TASK DETAILS >>
Extract each line of the data and write it out again exactly.

*** AVAILABLE DATA ***

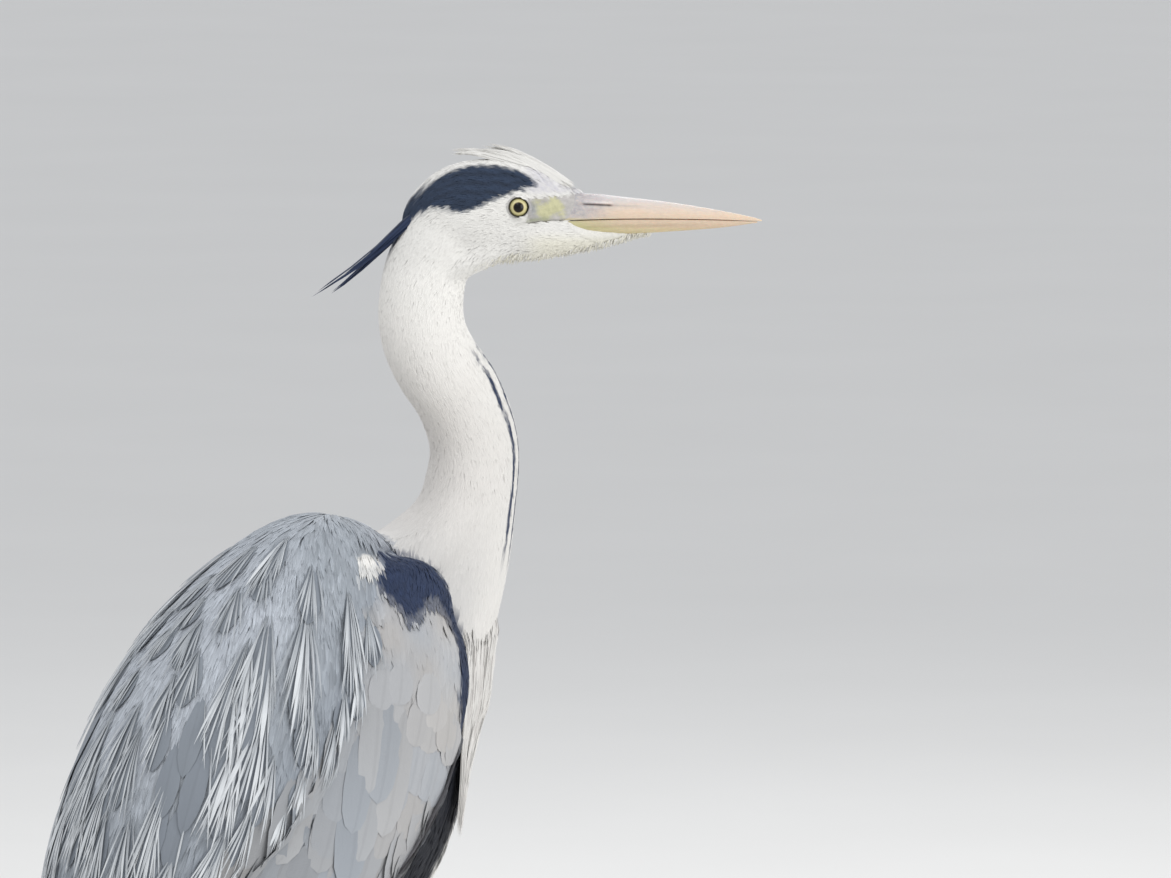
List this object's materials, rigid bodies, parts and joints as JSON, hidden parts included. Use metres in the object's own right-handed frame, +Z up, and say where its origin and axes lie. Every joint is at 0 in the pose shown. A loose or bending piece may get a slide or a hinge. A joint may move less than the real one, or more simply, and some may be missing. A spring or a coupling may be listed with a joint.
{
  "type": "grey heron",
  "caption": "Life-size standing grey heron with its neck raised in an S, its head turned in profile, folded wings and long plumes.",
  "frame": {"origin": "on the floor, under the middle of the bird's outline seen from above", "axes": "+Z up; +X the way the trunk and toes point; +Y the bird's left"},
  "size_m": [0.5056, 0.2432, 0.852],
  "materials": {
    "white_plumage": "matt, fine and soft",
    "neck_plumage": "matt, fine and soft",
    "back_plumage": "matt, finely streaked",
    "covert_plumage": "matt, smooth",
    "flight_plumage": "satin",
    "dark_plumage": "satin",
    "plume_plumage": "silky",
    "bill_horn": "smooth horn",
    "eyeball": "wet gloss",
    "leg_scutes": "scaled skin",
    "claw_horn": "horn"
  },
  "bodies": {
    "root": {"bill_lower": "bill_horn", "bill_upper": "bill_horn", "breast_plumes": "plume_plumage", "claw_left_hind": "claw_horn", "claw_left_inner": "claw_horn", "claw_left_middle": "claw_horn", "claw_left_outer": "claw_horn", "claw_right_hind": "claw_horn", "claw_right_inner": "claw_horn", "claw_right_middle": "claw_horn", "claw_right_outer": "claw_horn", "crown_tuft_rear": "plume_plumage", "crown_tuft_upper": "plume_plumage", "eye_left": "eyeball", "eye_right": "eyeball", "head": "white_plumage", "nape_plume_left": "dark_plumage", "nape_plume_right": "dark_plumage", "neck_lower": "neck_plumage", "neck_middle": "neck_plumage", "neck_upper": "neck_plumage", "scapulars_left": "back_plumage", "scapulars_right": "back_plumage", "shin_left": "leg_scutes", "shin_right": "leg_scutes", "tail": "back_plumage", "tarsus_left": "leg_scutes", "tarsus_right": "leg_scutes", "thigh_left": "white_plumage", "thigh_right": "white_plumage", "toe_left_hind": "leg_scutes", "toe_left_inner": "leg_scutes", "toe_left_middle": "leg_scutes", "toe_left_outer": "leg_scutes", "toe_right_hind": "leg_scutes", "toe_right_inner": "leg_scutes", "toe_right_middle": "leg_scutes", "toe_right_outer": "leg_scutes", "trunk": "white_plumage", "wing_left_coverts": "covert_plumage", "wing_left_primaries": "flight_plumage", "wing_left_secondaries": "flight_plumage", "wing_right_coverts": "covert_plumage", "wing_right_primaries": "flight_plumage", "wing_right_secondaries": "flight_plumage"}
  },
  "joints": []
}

***

THE ANSWER >>
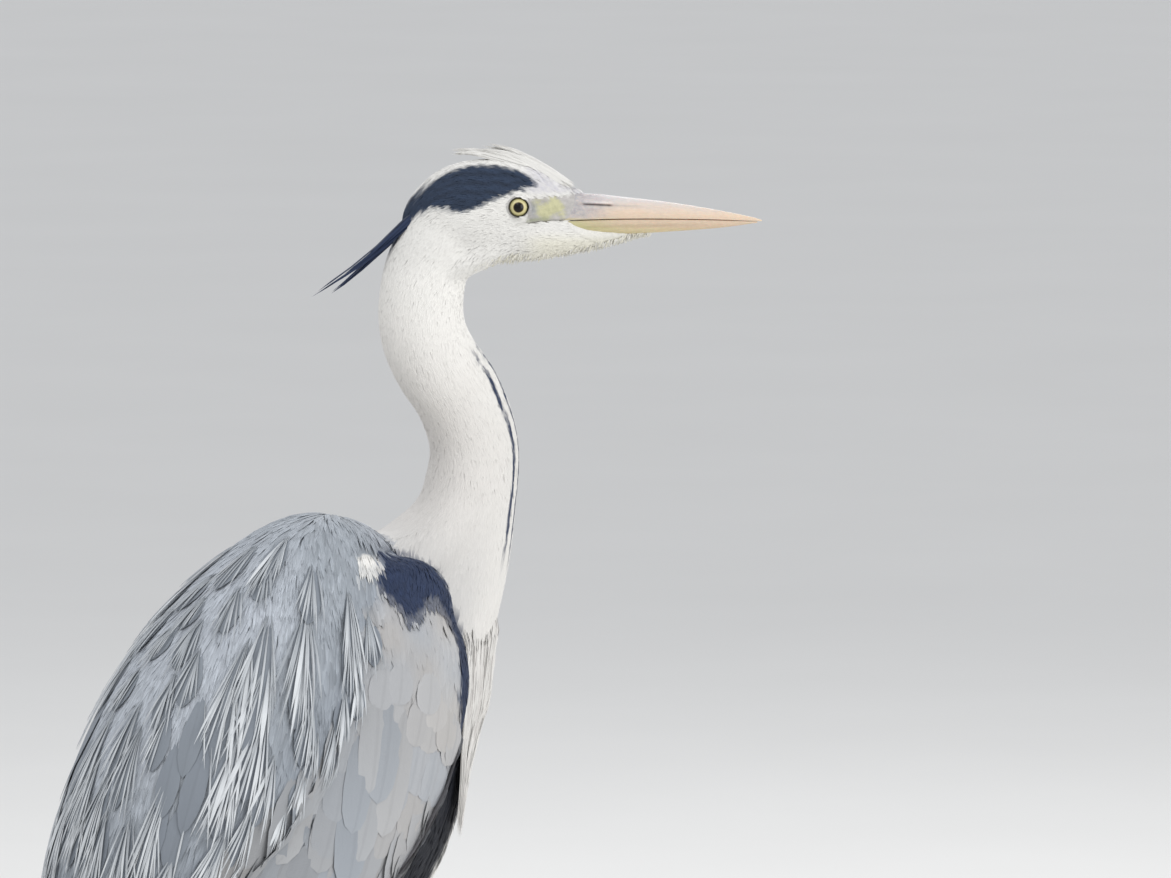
List this object's materials, rigid bodies, parts and joints as JSON, hidden parts included. Use metres in the object's own right-handed frame, +Z up, and say where its origin and axes lie. Every joint is at 0 in the pose shown. A loose or bending piece may get a slide or a hinge. A joint may move less than the real one, or more simply, and some may be missing. A spring or a coupling may be listed with a joint.
{
  "type": "grey heron",
  "caption": "Life-size standing grey heron with its neck raised in an S, its head turned in profile, folded wings and long plumes.",
  "frame": {"origin": "on the floor, under the middle of the bird's outline seen from above", "axes": "+Z up; +X the way the trunk and toes point; +Y the bird's left"},
  "size_m": [0.5056, 0.2432, 0.852],
  "materials": {
    "white_plumage": "matt, fine and soft",
    "neck_plumage": "matt, fine and soft",
    "back_plumage": "matt, finely streaked",
    "covert_plumage": "matt, smooth",
    "flight_plumage": "satin",
    "dark_plumage": "satin",
    "plume_plumage": "silky",
    "bill_horn": "smooth horn",
    "eyeball": "wet gloss",
    "leg_scutes": "scaled skin",
    "claw_horn": "horn"
  },
  "bodies": {
    "root": {"bill_lower": "bill_horn", "bill_upper": "bill_horn", "breast_plumes": "plume_plumage", "claw_left_hind": "claw_horn", "claw_left_inner": "claw_horn", "claw_left_middle": "claw_horn", "claw_left_outer": "claw_horn", "claw_right_hind": "claw_horn", "claw_right_inner": "claw_horn", "claw_right_middle": "claw_horn", "claw_right_outer": "claw_horn", "crown_tuft_rear": "plume_plumage", "crown_tuft_upper": "plume_plumage", "eye_left": "eyeball", "eye_right": "eyeball", "head": "white_plumage", "nape_plume_left": "dark_plumage", "nape_plume_right": "dark_plumage", "neck_lower": "neck_plumage", "neck_middle": "neck_plumage", "neck_upper": "neck_plumage", "scapulars_left": "back_plumage", "scapulars_right": "back_plumage", "shin_left": "leg_scutes", "shin_right": "leg_scutes", "tail": "back_plumage", "tarsus_left": "leg_scutes", "tarsus_right": "leg_scutes", "thigh_left": "white_plumage", "thigh_right": "white_plumage", "toe_left_hind": "leg_scutes", "toe_left_inner": "leg_scutes", "toe_left_middle": "leg_scutes", "toe_left_outer": "leg_scutes", "toe_right_hind": "leg_scutes", "toe_right_inner": "leg_scutes", "toe_right_middle": "leg_scutes", "toe_right_outer": "leg_scutes", "trunk": "white_plumage", "wing_left_coverts": "covert_plumage", "wing_left_primaries": "flight_plumage", "wing_left_secondaries": "flight_plumage", "wing_right_coverts": "covert_plumage", "wing_right_primaries": "flight_plumage", "wing_right_secondaries": "flight_plumage"}
  },
  "joints": []
}